Joseph Vincent Devine (March 3, 1892 – September 21, 1951) was an American baseball scout for the Pittsburgh Pirates and New York Yankees, credited for signing Joe DiMaggio to the Yankees.

== Baseball career ==
Born in Oakland, California, Devine was an outfielder in the minor leagues, and was on the spring training roster of the Boston Red Sox in 1917, but never advanced to the majors. He managed a local team in Seattle during World War I, scouted with Seattle Rainiers, and managed a baseball team in Calgary before joining the Pittsburgh Pirates organization.

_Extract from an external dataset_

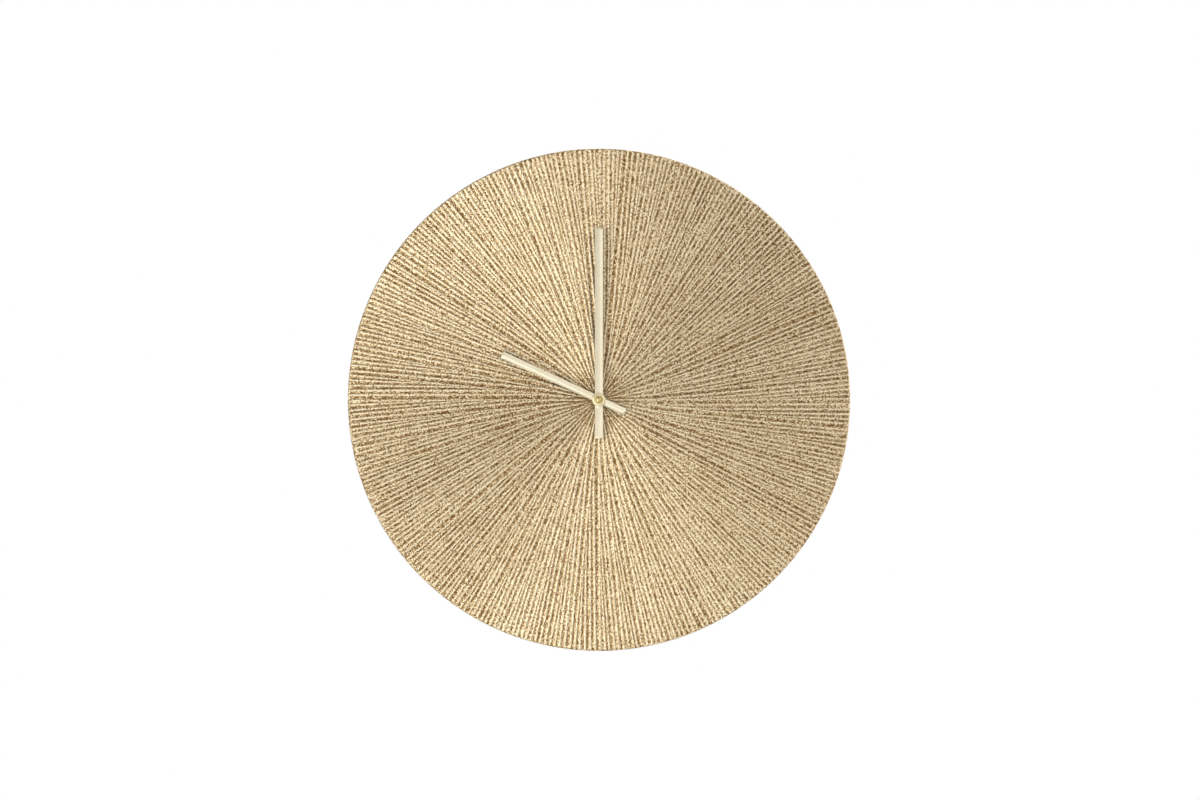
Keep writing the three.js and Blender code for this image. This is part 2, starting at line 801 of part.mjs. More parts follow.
add(movement, "fixing_washer", tube(4.05, 5.5, -25.62, HUB_Y - 0.02, 16), NUT_BRASS);
add(movement, "fixing_nut", hexNut(), NUT_BRASS);
add(movement, "rubber_gasket", tube(4.05, 12, DISC_BACK + 0.02, FRONT_Y - 0.02, 16), RUBBER);
add(movement, "movement_front", movementFront(), BLACK_PLASTIC);
add(movement, "movement_case", movementCase(), BLACK_PLASTIC);
add(movement, "train_bridge", trainBridge(), WHITE_PLASTIC);
add(movement, "hour_wheel", hourWheel(), WHITE_PLASTIC);
add(movement, "cannon_pinion", cannonPinion(), NUT_BRASS);
add(movement, "motion_wheel", motionWheel(), WHITE_PLASTIC);
add(movement, "setting_knob", settingKnob(), WHITE_PLASTIC);
add(movement, "minute_wheel", minuteWheel(), WHITE_PLASTIC);
add(movement, "third_wheel", thirdWheel(), WHITE_PLASTIC);
add(movement, "seconds_wheel", secondsWheel(), WHITE_PLASTIC);
add(movement, "fifth_wheel", fifthWheel(), WHITE_PLASTIC);
add(movement, "rotor", rotor(), WHITE_PLASTIC);
add(movement, "rotor_magnet", rotorMagnet(), MAGNET);
add(movement, "stator", stator(), ZINC);
add(movement, "coil_core", coilCore(), ZINC);
add(movement, "coil_bobbin", coilBobbin(), WHITE_PLASTIC);
add(movement, "coil_winding", coilWinding(), COPPER);
STATOR_SCREWS.forEach((at, k) => add(movement, `stator_screw_${k + 1}`, statorScrew(at), STEEL));
add(movement, "circuit_board", circuitBoard(), BOARD_GREEN);
add(movement, "quartz_crystal", quartzCrystal(), STEEL);
add(movement, "timer_chip", timerChip(), BLACK_PLASTIC);
add(movement, "contact_negative", contactNegative(), STEEL);
add(movement, "contact_positive", contactPositive(), STEEL);

add(cell, "cell_can", cellCan(), STEEL);
add(cell, "cell_sleeve", cellSleeve(), SLEEVE);

add(hanging, "hanger_plate", hangerPlate(), ZINC);
for (const [side, label] of [[-1, "left"], [1, "right"]]) {
  add(hanging, `hanger_spacer_${label}`, hangerSpacer(side), ZINC);
  add(hanging, `hanger_screw_${label}`, hangerScrew(side), STEEL);
}
BUMPER_ANGLES.forEach((degrees, k) => {
  add(hanging, `bumper_${k + 1}`, bumper(degrees), RUBBER);
  add(hanging, `bumper_screw_${k + 1}`, bumperScrew(degrees), STEEL);
});

export default clock;
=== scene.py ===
"""Looks of the sunburst wall clock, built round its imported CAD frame."""

import json
import math

import bmesh
import bpy
import numpy as np
from mathutils import Matrix, Vector


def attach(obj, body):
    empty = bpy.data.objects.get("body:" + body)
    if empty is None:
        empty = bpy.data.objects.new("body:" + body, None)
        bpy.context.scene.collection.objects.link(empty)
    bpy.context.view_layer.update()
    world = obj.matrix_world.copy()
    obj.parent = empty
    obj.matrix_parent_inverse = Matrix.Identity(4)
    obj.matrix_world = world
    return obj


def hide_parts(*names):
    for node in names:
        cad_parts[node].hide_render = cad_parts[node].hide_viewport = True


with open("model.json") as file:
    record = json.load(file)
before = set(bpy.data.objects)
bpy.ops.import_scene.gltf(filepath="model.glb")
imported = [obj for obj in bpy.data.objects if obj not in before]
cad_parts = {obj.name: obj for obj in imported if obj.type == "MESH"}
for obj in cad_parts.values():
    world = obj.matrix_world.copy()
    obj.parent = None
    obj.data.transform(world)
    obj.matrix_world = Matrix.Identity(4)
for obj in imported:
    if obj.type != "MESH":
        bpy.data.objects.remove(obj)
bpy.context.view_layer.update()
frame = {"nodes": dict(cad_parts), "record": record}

# Sizes are in millimetres unless a name or comment says otherwise.
MM = 0.001
FULL_TURN = 2 * math.pi
CREASE = 32  # degrees; an edge sharper than this stays sharp
CLEAR = 1.0  # how far a cutter stands out of the surface it cuts
EASE_STEPS = 3
EASE_ANGLE = 40  # degrees; sharper edges are rounded
FLAT_WEIGHT = 80  # how strongly large faces set the shading of their edges
TINY = 1e-6
SEED = 7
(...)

After the Pirates he managed the Mission Reds of San Francisco. By 1932 he was hired by Paul Krichell to be the New York Yankees chief scout in the West. He also signed Andy Carey, Jerry Coleman, Fenton Mole, Johnny Lindell, Cliff Mapes, Charlie Silvera, and Leo Righetti.

== Scouting style ==
Devine's scouting style was similar to Krichell's; he not only looked for ability, but also checked a player's personality and character to see if they could handle the pressure of playing for the Yankees. He also looked for size, signing only two players under 6 ft in height.

==Joe Devine Airway Park==
Shortly after his death in 1951, the ballpark in Boise, Idaho, was renamed Joe Devine Airway Park. The team had just become a Yankees' affiliate and Devine had played for the Boise Irrigators of the Union Association.